To be done.
Start at the line containing "const plant = new THREE.Group();", stop at the line containing "imported = [obj", and set down every line in that stretch exactly as written, and nothing else.

———

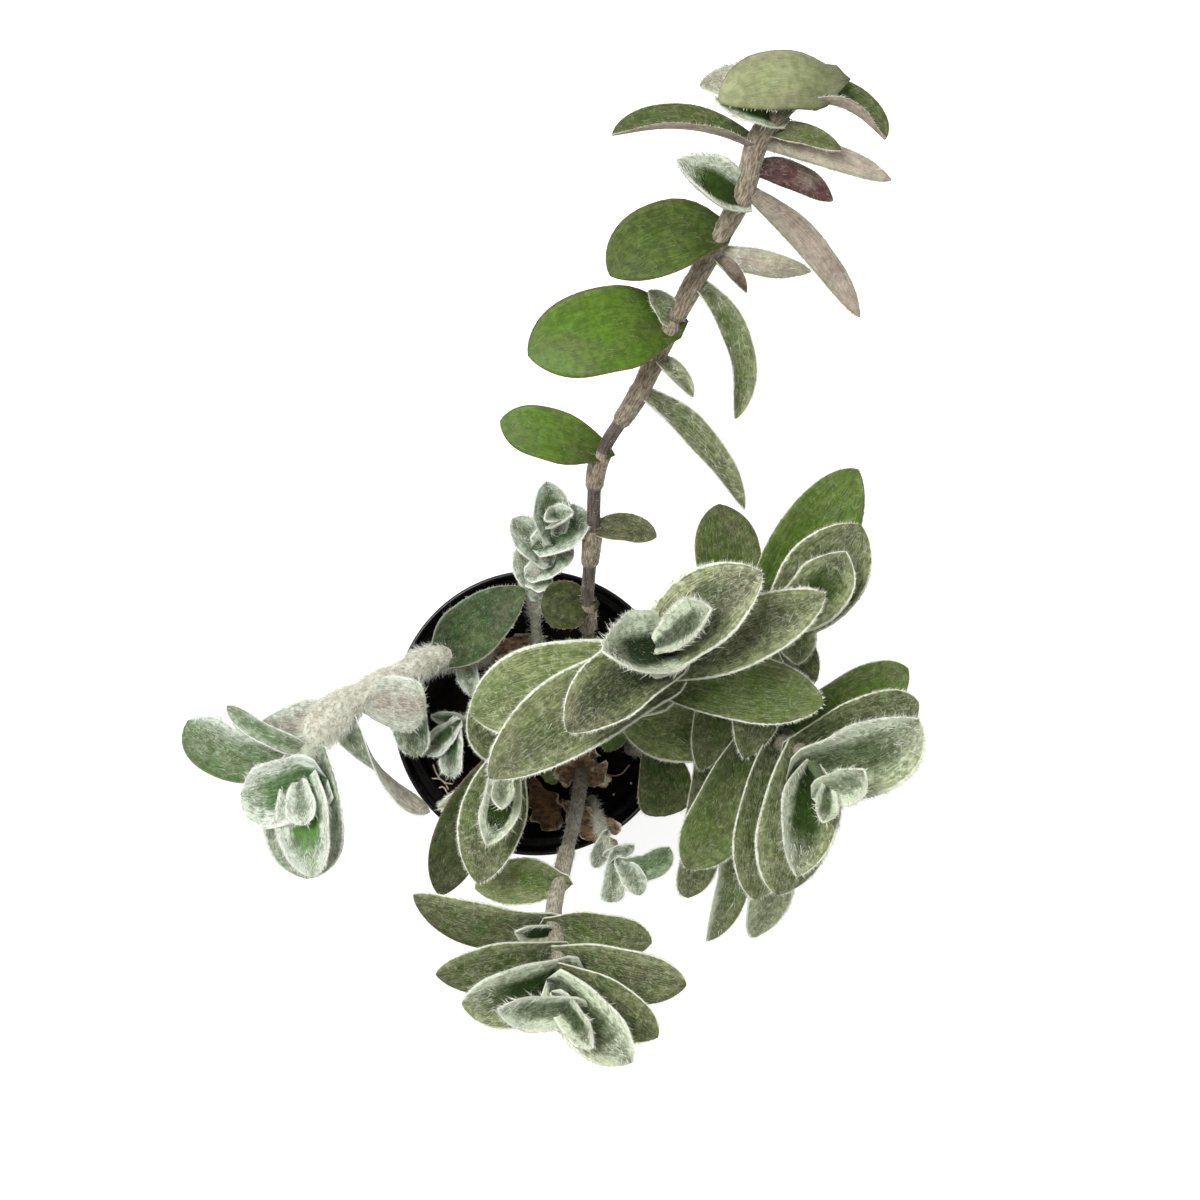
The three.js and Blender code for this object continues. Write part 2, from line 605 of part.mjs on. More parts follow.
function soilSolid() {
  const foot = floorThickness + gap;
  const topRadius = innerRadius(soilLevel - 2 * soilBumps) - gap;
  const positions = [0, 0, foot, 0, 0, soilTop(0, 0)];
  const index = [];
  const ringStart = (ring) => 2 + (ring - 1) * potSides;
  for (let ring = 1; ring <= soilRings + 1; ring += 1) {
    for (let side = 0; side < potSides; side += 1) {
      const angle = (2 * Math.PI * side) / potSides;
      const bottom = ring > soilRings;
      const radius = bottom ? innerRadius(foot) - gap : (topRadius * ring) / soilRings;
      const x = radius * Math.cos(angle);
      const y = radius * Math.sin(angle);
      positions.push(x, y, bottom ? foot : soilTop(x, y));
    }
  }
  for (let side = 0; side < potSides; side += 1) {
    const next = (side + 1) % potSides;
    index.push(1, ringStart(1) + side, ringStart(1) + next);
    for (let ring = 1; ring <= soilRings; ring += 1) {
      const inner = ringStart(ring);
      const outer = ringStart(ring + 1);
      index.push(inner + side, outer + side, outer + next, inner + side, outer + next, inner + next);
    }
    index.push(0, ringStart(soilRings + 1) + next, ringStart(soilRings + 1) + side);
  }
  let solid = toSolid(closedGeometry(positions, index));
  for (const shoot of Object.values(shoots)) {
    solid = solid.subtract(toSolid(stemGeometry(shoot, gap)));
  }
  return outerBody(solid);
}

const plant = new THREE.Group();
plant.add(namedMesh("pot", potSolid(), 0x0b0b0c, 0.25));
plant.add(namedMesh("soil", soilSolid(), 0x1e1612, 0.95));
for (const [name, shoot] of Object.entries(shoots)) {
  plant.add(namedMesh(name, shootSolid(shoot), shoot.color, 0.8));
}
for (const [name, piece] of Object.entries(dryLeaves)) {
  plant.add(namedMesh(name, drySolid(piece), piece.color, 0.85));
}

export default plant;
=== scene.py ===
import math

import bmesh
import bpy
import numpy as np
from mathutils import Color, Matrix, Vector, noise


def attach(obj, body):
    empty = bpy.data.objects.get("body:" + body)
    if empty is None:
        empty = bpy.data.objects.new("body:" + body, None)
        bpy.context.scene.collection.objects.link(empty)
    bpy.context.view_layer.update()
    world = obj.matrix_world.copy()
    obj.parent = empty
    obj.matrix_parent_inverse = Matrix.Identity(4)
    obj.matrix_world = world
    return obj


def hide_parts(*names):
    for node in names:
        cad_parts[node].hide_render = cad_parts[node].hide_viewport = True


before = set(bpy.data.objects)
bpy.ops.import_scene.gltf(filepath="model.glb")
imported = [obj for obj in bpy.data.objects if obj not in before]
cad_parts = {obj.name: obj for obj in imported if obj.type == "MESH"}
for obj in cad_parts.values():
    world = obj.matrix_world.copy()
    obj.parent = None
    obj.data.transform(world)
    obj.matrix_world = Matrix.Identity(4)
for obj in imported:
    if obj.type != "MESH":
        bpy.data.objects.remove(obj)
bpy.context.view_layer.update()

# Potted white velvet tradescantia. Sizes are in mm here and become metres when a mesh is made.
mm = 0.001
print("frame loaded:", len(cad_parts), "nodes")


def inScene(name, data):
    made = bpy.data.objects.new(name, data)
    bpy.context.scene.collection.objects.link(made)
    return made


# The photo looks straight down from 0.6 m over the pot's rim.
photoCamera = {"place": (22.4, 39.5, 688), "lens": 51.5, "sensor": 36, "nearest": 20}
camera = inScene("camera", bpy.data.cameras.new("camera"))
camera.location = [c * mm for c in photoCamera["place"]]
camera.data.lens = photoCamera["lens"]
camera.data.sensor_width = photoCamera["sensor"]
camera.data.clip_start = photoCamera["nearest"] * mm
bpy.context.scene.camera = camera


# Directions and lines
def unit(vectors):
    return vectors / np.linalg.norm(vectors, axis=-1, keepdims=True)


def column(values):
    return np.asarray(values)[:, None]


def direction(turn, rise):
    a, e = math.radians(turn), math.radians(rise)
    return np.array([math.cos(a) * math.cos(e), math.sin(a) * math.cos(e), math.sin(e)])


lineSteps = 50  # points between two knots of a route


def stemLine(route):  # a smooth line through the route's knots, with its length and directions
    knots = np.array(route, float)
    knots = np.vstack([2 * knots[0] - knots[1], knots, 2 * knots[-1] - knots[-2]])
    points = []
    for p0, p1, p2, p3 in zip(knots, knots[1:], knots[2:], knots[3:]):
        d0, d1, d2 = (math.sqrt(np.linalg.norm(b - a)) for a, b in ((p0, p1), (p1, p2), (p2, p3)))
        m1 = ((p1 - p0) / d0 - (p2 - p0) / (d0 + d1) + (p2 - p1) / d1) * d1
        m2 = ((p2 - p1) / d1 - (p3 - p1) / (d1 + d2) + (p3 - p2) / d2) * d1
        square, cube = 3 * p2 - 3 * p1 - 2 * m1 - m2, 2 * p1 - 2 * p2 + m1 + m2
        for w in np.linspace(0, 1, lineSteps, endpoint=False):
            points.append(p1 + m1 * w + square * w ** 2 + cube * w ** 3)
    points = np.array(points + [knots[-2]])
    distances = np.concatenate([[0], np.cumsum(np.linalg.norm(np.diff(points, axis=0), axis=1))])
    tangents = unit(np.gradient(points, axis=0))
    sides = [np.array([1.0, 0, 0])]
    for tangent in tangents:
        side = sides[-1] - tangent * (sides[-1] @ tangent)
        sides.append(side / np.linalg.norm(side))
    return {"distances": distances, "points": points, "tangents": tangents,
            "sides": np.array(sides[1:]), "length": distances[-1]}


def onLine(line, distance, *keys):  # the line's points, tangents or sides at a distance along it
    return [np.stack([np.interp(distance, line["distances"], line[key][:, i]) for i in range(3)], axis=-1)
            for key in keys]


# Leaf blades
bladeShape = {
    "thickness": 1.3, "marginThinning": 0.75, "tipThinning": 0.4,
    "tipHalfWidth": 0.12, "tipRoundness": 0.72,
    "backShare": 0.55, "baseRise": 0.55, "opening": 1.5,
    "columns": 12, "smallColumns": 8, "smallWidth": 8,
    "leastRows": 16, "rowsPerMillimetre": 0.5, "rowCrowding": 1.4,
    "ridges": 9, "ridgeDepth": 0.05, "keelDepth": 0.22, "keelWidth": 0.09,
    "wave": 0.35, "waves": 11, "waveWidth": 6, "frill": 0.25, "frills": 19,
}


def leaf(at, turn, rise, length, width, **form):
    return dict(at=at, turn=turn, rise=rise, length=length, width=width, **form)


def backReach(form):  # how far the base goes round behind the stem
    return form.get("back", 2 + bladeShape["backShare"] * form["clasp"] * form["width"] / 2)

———

Solution for this task.
const plant = new THREE.Group();
plant.add(namedMesh("pot", potSolid(), 0x0b0b0c, 0.25));
plant.add(namedMesh("soil", soilSolid(), 0x1e1612, 0.95));
for (const [name, shoot] of Object.entries(shoots)) {
  plant.add(namedMesh(name, shootSolid(shoot), shoot.color, 0.8));
}
for (const [name, piece] of Object.entries(dryLeaves)) {
  plant.add(namedMesh(name, drySolid(piece), piece.color, 0.85));
}

export default plant;
=== scene.py ===
import math

import bmesh
import bpy
import numpy as np
from mathutils import Color, Matrix, Vector, noise


def attach(obj, body):
    empty = bpy.data.objects.get("body:" + body)
    if empty is None:
        empty = bpy.data.objects.new("body:" + body, None)
        bpy.context.scene.collection.objects.link(empty)
    bpy.context.view_layer.update()
    world = obj.matrix_world.copy()
    obj.parent = empty
    obj.matrix_parent_inverse = Matrix.Identity(4)
    obj.matrix_world = world
    return obj


def hide_parts(*names):
    for node in names:
        cad_parts[node].hide_render = cad_parts[node].hide_viewport = True


before = set(bpy.data.objects)
bpy.ops.import_scene.gltf(filepath="model.glb")
imported = [obj for obj in bpy.data.objects if obj not in before]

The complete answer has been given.